People who are into personality theories and models will feel the immediate urge to map Rubin’s model onto other systems. A bit surprisingly, she discourages such effort:

Many people try to map the Four Tendencies against other personality frameworks, such as the Big Five personality traits, StrengthsFinder, the Enneagram, Myers-Briggs, VIA—even onto the four houses of Hogwarts. I’m fascinated by any scheme that helps me to understand human nature, but I think it’s a mistake to try to say that “this” equals “that.” Each framework captures a certain insight, and that insight would be lost if all of the systems were dumped together. No single system can capture human nature in all of its depth and variety. Also, I think that many personality frameworks cram too many elements into their categories. By contrast, the Four Tendencies describes only one narrow aspect of a person’s character—a vitally important aspect, but still just one of the multitude of qualities that form an individual. The Four Tendencies explain why we act and why we don’t act.

I agree with Rubin that other systems won’t match easily onto hers, but I disagree with her on her other points. She misses the “big picture” pattern when she says that it’s best only to examine a slice of human behaviour instead of how everything is connected as that would not help us very much in understanding human nature.
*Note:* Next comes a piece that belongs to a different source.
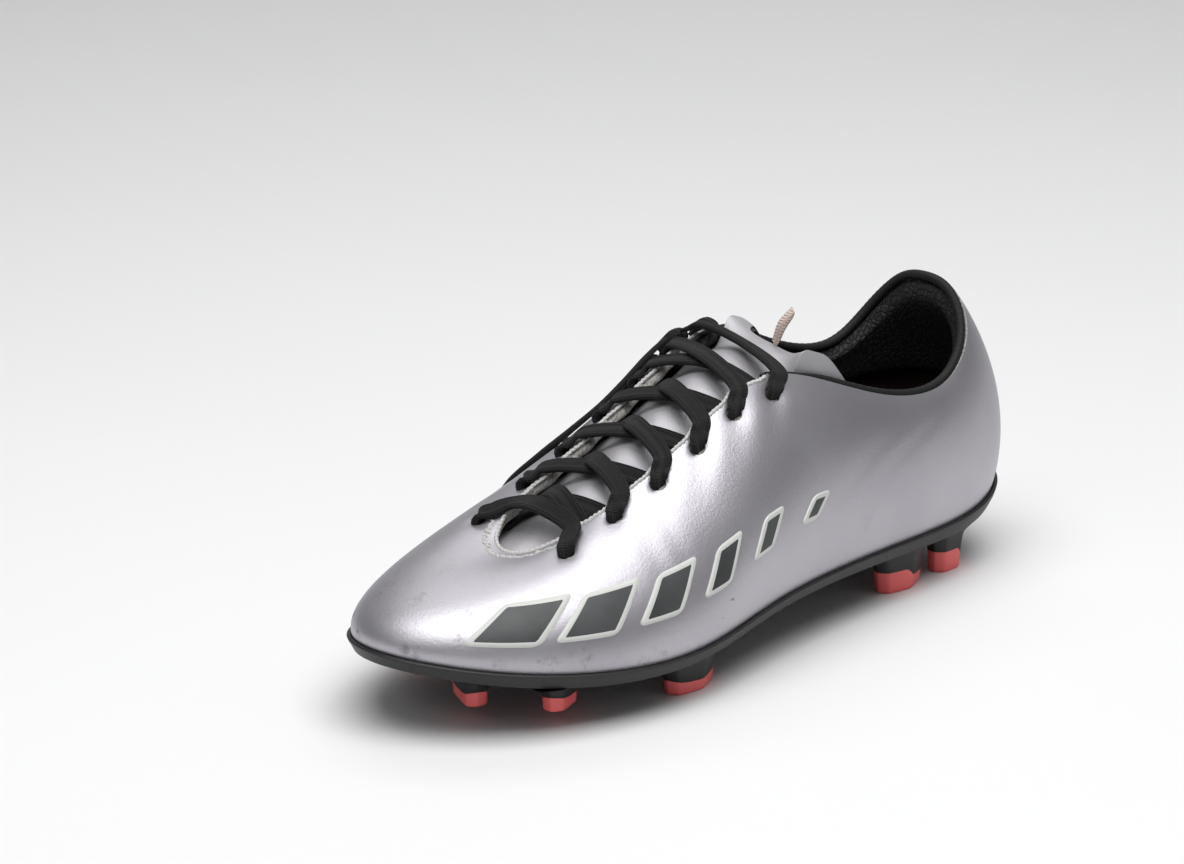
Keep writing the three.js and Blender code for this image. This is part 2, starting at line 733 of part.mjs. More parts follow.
const roundEdge = [
  underTheEdge(-1.5, 2.2, laceUnder - 0.4),
  underTheEdge(3.4, 3.6, 1.2),
  underTheEdge(3.4, 2, -2.2),
  ...laceIntoKnot(3.4),
];
(toKnot ? medialEnd : lateralEnd).push(...acrossTop);
(toKnot ? lateralEnd : medialEnd).push(...roundEdge);
const bar = crossing(-0.6, HIGH + 3);
const lace = ribbon([...medialEnd.reverse(), bar, ...lateralEnd], 2, 6);

// The loops and tails, each a list of places on the wall.
const FRONT_LOOP = [
  [-8.4, 5.4, 4],
  [-12, 6, 4],
  [-18, 8, 3.6],
  [-26, 12, 2.4],
  [-34, 17.5, 1.5],
  [-42, 24, 1.4],
  [-49, 32, 1.4],
  [-52, 41, 1.4],
  [-49, 50, 1.4],
  [-41, 55, 1.4],
  [-32, 53, 1.4],
  [-25, 46, 1.4],
  [-20, 37, 1.4],
  [-16.5, 28, 1.5],
  [-14, 21, 2.2],
  [-11.8, 15.5, 3.4],
  [-8.3, 11, 4],
];
const REAR_LOOP = [
  [8.8, 5.4, 4],
  [12, 5.6, 3.6],
  [19, 7, 2.4],
  [28, 9, 1.5],
  [37, 11, 1.4],
  [46, 14, 1.4],
  [53, 20, 1.4],
  [55, 28, 1.4],
  [51, 36, 1.4],
  [43, 39.5, 1.4],
  [34, 38, 1.4],
  [26, 33, 1.4],
  [19, 26, 1.4],
  [14, 19.5, 1.8],
  [10.5, 14.5, 3.2],
  [8.8, 11, 4],
];
const FRONT_TAIL = [
  [-3.2, 13.4, 3.8],
  [-3.6, 18, 2.8],
  [-4.4, 24, 1.7],
  [-5.4, 31, 1.4],
  [-6.2, 38, 1.4],
  [-6.6, 45, 1.4],
  [-6.8, 53.5, 1.4],
];
const REAR_TAIL = [
  [3.2, 13.4, 3.8],
  [3.8, 18, 2.8],
  [5, 24, 1.7],
  [6.6, 31, 1.4],
  [8.2, 38, 1.4],
  [9.8, 45, 1.4],
  [11.6, 53.5, 1.4],
];

// An aglet carries a tail on in the direction of its last stretch.
function aglet(route) {
  const [before, last] = route.slice(-2).map((place) => onWall(...place));
  const way = last.clone().sub(before).normalize();
  const rod = new CylinderGeometry(AGLET_RADIUS, AGLET_RADIUS * 0.85, AGLET_LENGTH, 10);
  const turn = new Quaternion().setFromUnitVectors(new Vector3(0, -1, 0), way);
  const place = last.addScaledVector(way, AGLET_LENGTH / 2 + SEAM);
  place.addScaledVector(outwardNormal(KNOT_P, 0.3), AGLET_RADIUS - LACE_THICKNESS / 2);
  return rod.applyMatrix4(new Matrix4().compose(place, turn, new Vector3(1, 1, 1)));
}

// ---- The side panels ----

// Slanted blocks along the lateral side, smaller towards the heel.
const PANELS = 6;
const panels = Array.from({ length: PANELS }, (_, k) => {
  const share = k / (PANELS - 1);
  const from = lerp(0.452, 0.236, share);
  const width = lerp(0.037, 0.014, share);
  const low = lerp(0.25, 0.34, share);
  const high = lerp(0.58, 0.45, share);
  const slant = lerp(0.012, 0.01, share);
  const place = (a, b) => [from - width * a - slant * (b - 0.5), lerp(low, high, b)];
  return sheet(place, -SEAM - FILM_WALL, -SEAM, spread(6), 6);
});

// ---- Materials and the assembly ----

const finish = (color, roughness, metalness = 0) =>
  new MeshStandardMaterial({ color, roughness, metalness });
const silver = finish(0xb9b4be, 0.38, 0.35);
const black = finish(0x1a1a1b, 0.6);
const satinBlack = finish(0x232525, 0.4);
const coral = finish(0xe0545a, 0.45);
const maroon = finish(0x2a0f10, 0.9);
const grey = finish(0x8f8f92, 0.8);
const charcoal = finish(0x4a4c4c, 0.5);
const beige = finish(0xc8a795, 0.8);
const board = finish(0xcfc8b8, 0.9);

const parts = new Group();
function add(name, geometry, material, group = parts) {
  const mesh = new Mesh(geometry, material);
  mesh.name = name;
  group.add(mesh);
  return mesh;
}

add("outsole_plate", plate, satinBlack);
for (const stud of STUDS) add(stud.name, studTip(stud), coral);
add("upper", upper, silver);
add("lining", lining, maroon);
add("eyestay_lateral", eyestay(COLLAR_END + 0.01, THROAT_FOOT - 0.008), grey);
add("eyestay_medial", eyestay(1 - THROAT_FOOT + 0.008, 1 - COLLAR_END - 0.01), grey);
add("heel_counter", heelCounter, board);
add("toe_puff", toePuff, board);
add("collar_pad", collarPad, black);
add("collar_piping", piping, black);
add("insole_board", insoleBoard, board);
add("sockliner_foam", sockFoam, grey);
add("sockliner_cover", sockCover, maroon);
add("tongue", tongue, grey);
add("tongue_pad", tonguePad, black);
const tabMesh = add("tongue_tab", tab, beige);
tabMesh.position.copy(tabFoot).add(new Vector3(0, 0, 3 * SEAM));
tabMesh.rotation.y = -TAB_LEAN;
add("lace", lace, black);
panels.forEach((geometry, k) => add("side_panel_" + (k + 1), geometry, charcoal));

// The free ends of the lace aren't counted in the box that the origin is taken from.
const bow = new Group();
add("lace_knot", knot, black, bow);
add("lace_loop_front", wallRibbon(FRONT_LOOP, 2), black, bow);
add("lace_loop_rear", wallRibbon(REAR_LOOP, 2), black, bow);
add("lace_tail_front", wallRibbon(FRONT_TAIL, 2), black, bow);
add("lace_tail_rear", wallRibbon(REAR_TAIL, 2), black, bow);
add("aglet_front", aglet(FRONT_TAIL), satinBlack, bow);
add("aglet_rear", aglet(REAR_TAIL), satinBlack, bow);

const middle = new Box3().setFromObject(parts).getCenter(new Vector3());
const shoe = new Group();
shoe.add(parts, bow);
shoe.position.set(-middle.x, -middle.y, 0);

export default shoe;
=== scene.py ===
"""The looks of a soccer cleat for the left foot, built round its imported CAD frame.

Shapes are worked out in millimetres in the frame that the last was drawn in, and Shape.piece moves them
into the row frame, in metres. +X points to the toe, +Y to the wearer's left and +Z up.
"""

import json
import math

import bmesh
import bpy
import numpy as np
from mathutils import Vector
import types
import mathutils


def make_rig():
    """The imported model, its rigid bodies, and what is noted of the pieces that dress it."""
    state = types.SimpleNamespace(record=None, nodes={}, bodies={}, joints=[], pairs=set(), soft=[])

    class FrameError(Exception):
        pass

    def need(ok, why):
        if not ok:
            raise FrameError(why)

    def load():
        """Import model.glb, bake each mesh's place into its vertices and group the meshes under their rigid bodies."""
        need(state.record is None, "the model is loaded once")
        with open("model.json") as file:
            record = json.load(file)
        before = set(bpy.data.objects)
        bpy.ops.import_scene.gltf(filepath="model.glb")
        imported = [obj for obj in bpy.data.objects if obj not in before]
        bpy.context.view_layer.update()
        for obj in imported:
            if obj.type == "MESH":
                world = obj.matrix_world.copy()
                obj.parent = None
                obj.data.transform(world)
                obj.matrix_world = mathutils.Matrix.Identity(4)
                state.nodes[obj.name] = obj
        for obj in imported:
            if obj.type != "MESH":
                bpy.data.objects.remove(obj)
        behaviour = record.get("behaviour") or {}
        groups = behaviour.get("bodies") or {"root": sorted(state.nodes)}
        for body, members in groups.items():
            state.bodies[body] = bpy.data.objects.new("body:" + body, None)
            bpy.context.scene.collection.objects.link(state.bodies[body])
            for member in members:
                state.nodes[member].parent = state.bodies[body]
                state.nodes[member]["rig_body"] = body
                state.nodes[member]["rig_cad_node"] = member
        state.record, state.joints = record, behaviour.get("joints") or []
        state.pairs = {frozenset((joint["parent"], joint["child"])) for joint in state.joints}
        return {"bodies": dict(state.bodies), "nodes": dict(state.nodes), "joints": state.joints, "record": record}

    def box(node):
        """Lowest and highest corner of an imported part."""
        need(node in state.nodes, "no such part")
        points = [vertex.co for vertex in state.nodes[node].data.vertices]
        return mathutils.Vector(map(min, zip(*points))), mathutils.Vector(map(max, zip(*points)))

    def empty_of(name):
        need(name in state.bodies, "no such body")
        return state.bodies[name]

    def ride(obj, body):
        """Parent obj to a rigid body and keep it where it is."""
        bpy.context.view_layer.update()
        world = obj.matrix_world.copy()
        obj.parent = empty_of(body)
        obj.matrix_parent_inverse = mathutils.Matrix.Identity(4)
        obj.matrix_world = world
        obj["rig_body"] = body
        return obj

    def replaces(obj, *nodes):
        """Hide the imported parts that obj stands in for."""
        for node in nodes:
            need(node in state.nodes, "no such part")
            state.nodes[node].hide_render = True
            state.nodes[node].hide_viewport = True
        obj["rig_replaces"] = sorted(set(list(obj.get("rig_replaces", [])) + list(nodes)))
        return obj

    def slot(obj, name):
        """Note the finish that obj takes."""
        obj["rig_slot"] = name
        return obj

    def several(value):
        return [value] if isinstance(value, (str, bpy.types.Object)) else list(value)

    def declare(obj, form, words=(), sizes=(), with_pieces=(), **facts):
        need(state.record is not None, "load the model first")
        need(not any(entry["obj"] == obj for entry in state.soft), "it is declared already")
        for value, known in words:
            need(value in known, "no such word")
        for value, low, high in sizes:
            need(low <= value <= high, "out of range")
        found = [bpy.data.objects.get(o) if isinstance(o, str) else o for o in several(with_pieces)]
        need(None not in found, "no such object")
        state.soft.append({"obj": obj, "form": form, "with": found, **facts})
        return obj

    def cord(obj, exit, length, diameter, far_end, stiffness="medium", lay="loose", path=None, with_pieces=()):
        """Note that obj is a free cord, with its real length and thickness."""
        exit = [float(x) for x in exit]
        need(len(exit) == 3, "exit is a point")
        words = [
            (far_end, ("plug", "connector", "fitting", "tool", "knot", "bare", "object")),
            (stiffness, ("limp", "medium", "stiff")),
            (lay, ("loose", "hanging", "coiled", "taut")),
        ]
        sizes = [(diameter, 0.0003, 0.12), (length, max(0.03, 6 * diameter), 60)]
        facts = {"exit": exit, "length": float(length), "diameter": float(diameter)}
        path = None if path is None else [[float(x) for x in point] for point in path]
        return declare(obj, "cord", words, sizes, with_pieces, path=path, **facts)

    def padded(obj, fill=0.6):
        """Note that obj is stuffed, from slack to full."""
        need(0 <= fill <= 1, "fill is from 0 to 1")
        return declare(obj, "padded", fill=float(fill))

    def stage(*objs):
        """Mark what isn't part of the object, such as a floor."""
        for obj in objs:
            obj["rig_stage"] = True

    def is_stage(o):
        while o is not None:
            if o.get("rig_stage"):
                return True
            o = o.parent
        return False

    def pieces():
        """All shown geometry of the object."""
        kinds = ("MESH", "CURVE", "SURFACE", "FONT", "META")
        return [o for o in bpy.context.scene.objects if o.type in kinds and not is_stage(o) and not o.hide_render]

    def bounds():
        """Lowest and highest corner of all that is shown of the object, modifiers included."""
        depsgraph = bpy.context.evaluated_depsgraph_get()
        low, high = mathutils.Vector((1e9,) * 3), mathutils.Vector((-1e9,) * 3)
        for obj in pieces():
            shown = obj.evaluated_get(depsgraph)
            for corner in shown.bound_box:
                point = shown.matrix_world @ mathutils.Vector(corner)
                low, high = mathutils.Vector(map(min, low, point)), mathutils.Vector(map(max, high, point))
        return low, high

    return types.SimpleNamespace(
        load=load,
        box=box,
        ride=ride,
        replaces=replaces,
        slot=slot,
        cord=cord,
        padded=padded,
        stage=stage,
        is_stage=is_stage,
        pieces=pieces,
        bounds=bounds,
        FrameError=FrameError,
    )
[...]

So, I do the first thing Rubin advises us not to do: compare the four tendencies with other systems. The number “four” crops up surprisingly often: four temperaments, four MBTI groups, four neurotransmitter-based types (Braverman), the four DISC types, etc. Rubin’s patterns reminded me of DISC first, not least because of the same colour coding (which does not match, however).

If you went by “labels” you would match the C (compliance) type with obliger, of course. However, that doesn’t work. If you read Rubin’s book you will quickly find that C most closely matches the analytical questioner pattern. Dominance matches the rebel pattern. Which leave the two “people-oriented” types to match up with the two patterns that like to meet external expectations, i.e. upholders (I) and obligers (S).

The big question for me is not how well those patterns match, but what their evolutionary origin is. Like most typologies, Rubin does not have an evolutionary perspective and is much more interested in how these patterns play out than in how they could have evolved.

Of course, the difference is that we can observe how the patterns work, whereas we have to speculate how they evolved. From an evolutionary point of view there are two possibilities (which could also be mixed):

  1. Each pattern represents an adaptation to a different environment
  2. Each pattern represents an adaptation to a niche within the same environment where mixed strategies can thrive

Most people will implicitly assume possibility (2) as we tend to assume we all evolved in the same environment. This assumption does make sense. According to Rubin, obligers make up the biggest part of humankind whereas rebels make up the smallest part. While for most of our ancestors the “go with the flow” pattern would have been the most advantageous in terms of reproductive fitness, for some the “against the grain” rebel strategy would have found a niche where it could thrive.

The alternative view (1) only becomes obvious when we look at our past subsistence strategies: nomadic foraging (hunter-gatherers) semi-nomadic pastoralism and sedentary farming. These are very different evolutionary environments that each require their own adaptations.


From this perspective, it is easier to assign a profile to one of Gretchen Rubin’s tendencies. Farmer types are most likely obligers, as collective farming (especially irrigation farming) required the most collaborative effort, and people had to be content with their place in the hierarchy. Being a rebel in a hierarchical farmer society would have led to reduced reproductive success. However, being a rebel (challenger) in a hierarchical and more individualistic pastoralist society would have had the opposite effect of climbing up in the hierarchy and achieving higher reproductive success.  


This leaves questioner for the more individualistic/provisioning hunter profile and upholder for the caregiving gatherer profile. Note also, that the non-food producing hunters and gatherers would be more intrinsically motivated (meeting inner expectations), whereas the food-producing farmers and herders would be more extrinsically motivated (meeting outer expectations in the former, challenging them in the latter).

Theory and practise diverge somewhat, as I found out that a lot of herder types are questioners and a lot of hunter types are rebels from online fora. Moreover, Rubin claims that the rebel type is the rarest of all, which is also true for the analytical hunter types.

Famous rebels who changed history are, in fact, hunter types (Galileo, Luther, etc.) or even gatherer types (Gandhi, William Wallace, Che Guevara, etc.). This fact made me briefly reconsider my matching. However, rereading Rubin’s book I found that hunters, with their analytic minds and thirst for knowledge, do most closely correspond to the questioner pattern. They are typically the children who keep nagging their parents with their constant “why?” questions and who aren’t easily coaxed into doing something they don’t see a point doing. They easily become rebels in the face of authority as egalitarian hunter-gatherers do not take lightly to what they may perceive as injustice. However, contrary to herder types they do not enjoy challenging authority either. This is more like a power game that hunters would typically avoid playing. Finally, Rubin claims that questioners (hunters/her husband is one) often form couples with upholders (gatherers). Hunter and gatherer types form natural couples. This has also been confirmed by Helen Fisher’s research (she calls the profiles “directors” and “diplomats” respectively).  

Gretchen Rubin has certainly discovered a fascinating pattern that needs research from a variety of angles (e.g. Big 5 or HEXACO). I would be surprised if there were no correlations between Rubin’s patterns and other typologies or personality systems.